GOAL OF THE EXERCISE: Write the data out again, exactly as given.
──────
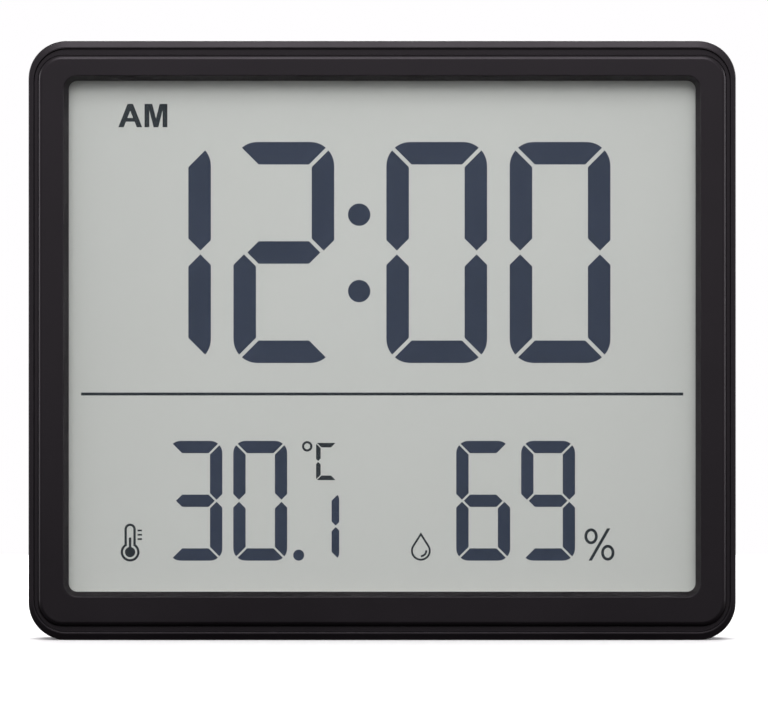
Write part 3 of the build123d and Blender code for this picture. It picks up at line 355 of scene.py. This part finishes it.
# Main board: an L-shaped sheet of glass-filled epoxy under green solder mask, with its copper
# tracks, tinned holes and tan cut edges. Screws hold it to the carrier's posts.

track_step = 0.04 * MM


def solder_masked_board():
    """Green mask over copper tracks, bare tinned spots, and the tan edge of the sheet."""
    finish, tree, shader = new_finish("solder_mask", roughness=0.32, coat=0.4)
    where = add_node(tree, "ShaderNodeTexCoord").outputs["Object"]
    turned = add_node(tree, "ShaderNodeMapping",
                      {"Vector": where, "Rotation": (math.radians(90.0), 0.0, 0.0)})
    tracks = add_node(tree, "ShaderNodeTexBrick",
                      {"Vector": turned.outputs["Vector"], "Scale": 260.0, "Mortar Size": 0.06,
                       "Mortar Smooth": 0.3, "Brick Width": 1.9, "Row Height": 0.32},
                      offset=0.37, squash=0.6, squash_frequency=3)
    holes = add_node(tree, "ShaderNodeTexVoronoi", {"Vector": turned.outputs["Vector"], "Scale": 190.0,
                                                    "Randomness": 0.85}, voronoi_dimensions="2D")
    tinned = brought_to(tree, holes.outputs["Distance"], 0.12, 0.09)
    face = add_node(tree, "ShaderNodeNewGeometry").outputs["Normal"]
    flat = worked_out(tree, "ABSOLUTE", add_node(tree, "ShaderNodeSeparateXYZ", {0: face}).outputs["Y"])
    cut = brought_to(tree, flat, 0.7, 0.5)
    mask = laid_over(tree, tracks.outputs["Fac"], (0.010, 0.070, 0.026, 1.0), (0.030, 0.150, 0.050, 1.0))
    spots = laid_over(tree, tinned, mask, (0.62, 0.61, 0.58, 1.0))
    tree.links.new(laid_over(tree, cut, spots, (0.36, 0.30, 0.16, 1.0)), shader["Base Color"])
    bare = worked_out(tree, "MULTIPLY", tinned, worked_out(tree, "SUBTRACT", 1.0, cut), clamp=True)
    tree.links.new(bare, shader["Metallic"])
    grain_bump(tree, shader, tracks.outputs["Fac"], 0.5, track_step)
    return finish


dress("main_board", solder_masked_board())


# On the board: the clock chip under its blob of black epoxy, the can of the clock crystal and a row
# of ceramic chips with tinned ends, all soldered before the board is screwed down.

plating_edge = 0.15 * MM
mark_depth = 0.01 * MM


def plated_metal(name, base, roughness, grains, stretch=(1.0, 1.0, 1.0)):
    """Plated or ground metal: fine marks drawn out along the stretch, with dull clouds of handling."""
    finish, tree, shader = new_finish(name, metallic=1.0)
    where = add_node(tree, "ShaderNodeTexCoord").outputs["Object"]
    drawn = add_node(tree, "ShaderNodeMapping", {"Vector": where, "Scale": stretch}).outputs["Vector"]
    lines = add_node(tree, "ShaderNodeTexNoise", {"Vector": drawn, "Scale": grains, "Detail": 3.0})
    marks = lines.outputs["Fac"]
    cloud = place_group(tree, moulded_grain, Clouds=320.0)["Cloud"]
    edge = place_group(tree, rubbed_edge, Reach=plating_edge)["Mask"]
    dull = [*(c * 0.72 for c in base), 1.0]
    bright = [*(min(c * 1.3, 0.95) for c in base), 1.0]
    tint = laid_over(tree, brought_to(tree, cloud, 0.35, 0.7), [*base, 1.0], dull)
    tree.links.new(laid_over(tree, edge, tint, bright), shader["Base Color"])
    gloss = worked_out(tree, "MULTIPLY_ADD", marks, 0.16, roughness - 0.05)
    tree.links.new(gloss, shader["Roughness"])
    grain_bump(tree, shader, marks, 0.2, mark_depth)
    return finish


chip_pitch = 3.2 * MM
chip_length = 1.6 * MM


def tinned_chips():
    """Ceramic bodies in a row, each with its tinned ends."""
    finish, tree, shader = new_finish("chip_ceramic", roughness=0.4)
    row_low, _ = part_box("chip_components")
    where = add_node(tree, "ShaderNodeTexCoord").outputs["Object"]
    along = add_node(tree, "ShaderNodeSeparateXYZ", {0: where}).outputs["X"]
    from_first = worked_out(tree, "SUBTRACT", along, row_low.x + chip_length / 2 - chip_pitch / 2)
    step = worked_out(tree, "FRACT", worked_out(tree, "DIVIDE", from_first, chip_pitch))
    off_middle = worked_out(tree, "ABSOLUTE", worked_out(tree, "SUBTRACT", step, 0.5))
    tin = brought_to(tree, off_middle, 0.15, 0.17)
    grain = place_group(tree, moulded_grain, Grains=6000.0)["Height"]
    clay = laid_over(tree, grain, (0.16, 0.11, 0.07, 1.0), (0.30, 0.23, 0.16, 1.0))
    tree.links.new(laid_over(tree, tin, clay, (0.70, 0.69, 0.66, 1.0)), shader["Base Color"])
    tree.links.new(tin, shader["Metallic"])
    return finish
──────
SOLUTION TO THE EXERCISE:
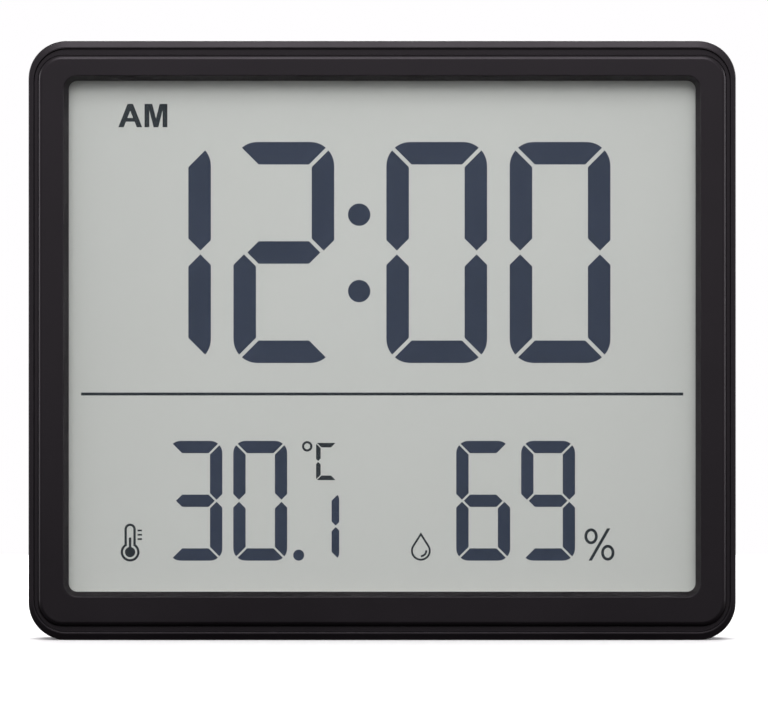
Write part 3 of the build123d and Blender code for this picture. It picks up at line 355 of scene.py. This part finishes it.
# Main board: an L-shaped sheet of glass-filled epoxy under green solder mask, with its copper
# tracks, tinned holes and tan cut edges. Screws hold it to the carrier's posts.

track_step = 0.04 * MM


def solder_masked_board():
    """Green mask over copper tracks, bare tinned spots, and the tan edge of the sheet."""
    finish, tree, shader = new_finish("solder_mask", roughness=0.32, coat=0.4)
    where = add_node(tree, "ShaderNodeTexCoord").outputs["Object"]
    turned = add_node(tree, "ShaderNodeMapping",
                      {"Vector": where, "Rotation": (math.radians(90.0), 0.0, 0.0)})
    tracks = add_node(tree, "ShaderNodeTexBrick",
                      {"Vector": turned.outputs["Vector"], "Scale": 260.0, "Mortar Size": 0.06,
                       "Mortar Smooth": 0.3, "Brick Width": 1.9, "Row Height": 0.32},
                      offset=0.37, squash=0.6, squash_frequency=3)
    holes = add_node(tree, "ShaderNodeTexVoronoi", {"Vector": turned.outputs["Vector"], "Scale": 190.0,
                                                    "Randomness": 0.85}, voronoi_dimensions="2D")
    tinned = brought_to(tree, holes.outputs["Distance"], 0.12, 0.09)
    face = add_node(tree, "ShaderNodeNewGeometry").outputs["Normal"]
    flat = worked_out(tree, "ABSOLUTE", add_node(tree, "ShaderNodeSeparateXYZ", {0: face}).outputs["Y"])
    cut = brought_to(tree, flat, 0.7, 0.5)
    mask = laid_over(tree, tracks.outputs["Fac"], (0.010, 0.070, 0.026, 1.0), (0.030, 0.150, 0.050, 1.0))
    spots = laid_over(tree, tinned, mask, (0.62, 0.61, 0.58, 1.0))
    tree.links.new(laid_over(tree, cut, spots, (0.36, 0.30, 0.16, 1.0)), shader["Base Color"])
    bare = worked_out(tree, "MULTIPLY", tinned, worked_out(tree, "SUBTRACT", 1.0, cut), clamp=True)
    tree.links.new(bare, shader["Metallic"])
    grain_bump(tree, shader, tracks.outputs["Fac"], 0.5, track_step)
    return finish


dress("main_board", solder_masked_board())


# On the board: the clock chip under its blob of black epoxy, the can of the clock crystal and a row
# of ceramic chips with tinned ends, all soldered before the board is screwed down.

plating_edge = 0.15 * MM
mark_depth = 0.01 * MM


def plated_metal(name, base, roughness, grains, stretch=(1.0, 1.0, 1.0)):
    """Plated or ground metal: fine marks drawn out along the stretch, with dull clouds of handling."""
    finish, tree, shader = new_finish(name, metallic=1.0)
    where = add_node(tree, "ShaderNodeTexCoord").outputs["Object"]
    drawn = add_node(tree, "ShaderNodeMapping", {"Vector": where, "Scale": stretch}).outputs["Vector"]
    lines = add_node(tree, "ShaderNodeTexNoise", {"Vector": drawn, "Scale": grains, "Detail": 3.0})
    marks = lines.outputs["Fac"]
    cloud = place_group(tree, moulded_grain, Clouds=320.0)["Cloud"]
    edge = place_group(tree, rubbed_edge, Reach=plating_edge)["Mask"]
    dull = [*(c * 0.72 for c in base), 1.0]
    bright = [*(min(c * 1.3, 0.95) for c in base), 1.0]
    tint = laid_over(tree, brought_to(tree, cloud, 0.35, 0.7), [*base, 1.0], dull)
    tree.links.new(laid_over(tree, edge, tint, bright), shader["Base Color"])
    gloss = worked_out(tree, "MULTIPLY_ADD", marks, 0.16, roughness - 0.05)
    tree.links.new(gloss, shader["Roughness"])
    grain_bump(tree, shader, marks, 0.2, mark_depth)
    return finish


chip_pitch = 3.2 * MM
chip_length = 1.6 * MM


def tinned_chips():
    """Ceramic bodies in a row, each with its tinned ends."""
    finish, tree, shader = new_finish("chip_ceramic", roughness=0.4)
    row_low, _ = part_box("chip_components")
    where = add_node(tree, "ShaderNodeTexCoord").outputs["Object"]
    along = add_node(tree, "ShaderNodeSeparateXYZ", {0: where}).outputs["X"]
    from_first = worked_out(tree, "SUBTRACT", along, row_low.x + chip_length / 2 - chip_pitch / 2)
    step = worked_out(tree, "FRACT", worked_out(tree, "DIVIDE", from_first, chip_pitch))
    off_middle = worked_out(tree, "ABSOLUTE", worked_out(tree, "SUBTRACT", step, 0.5))
    tin = brought_to(tree, off_middle, 0.15, 0.17)
    grain = place_group(tree, moulded_grain, Grains=6000.0)["Height"]
    clay = laid_over(tree, grain, (0.16, 0.11, 0.07, 1.0), (0.30, 0.23, 0.16, 1.0))
    tree.links.new(laid_over(tree, tin, clay, (0.70, 0.69, 0.66, 1.0)), shader["Base Color"])
    tree.links.new(tin, shader["Metallic"])
    return finish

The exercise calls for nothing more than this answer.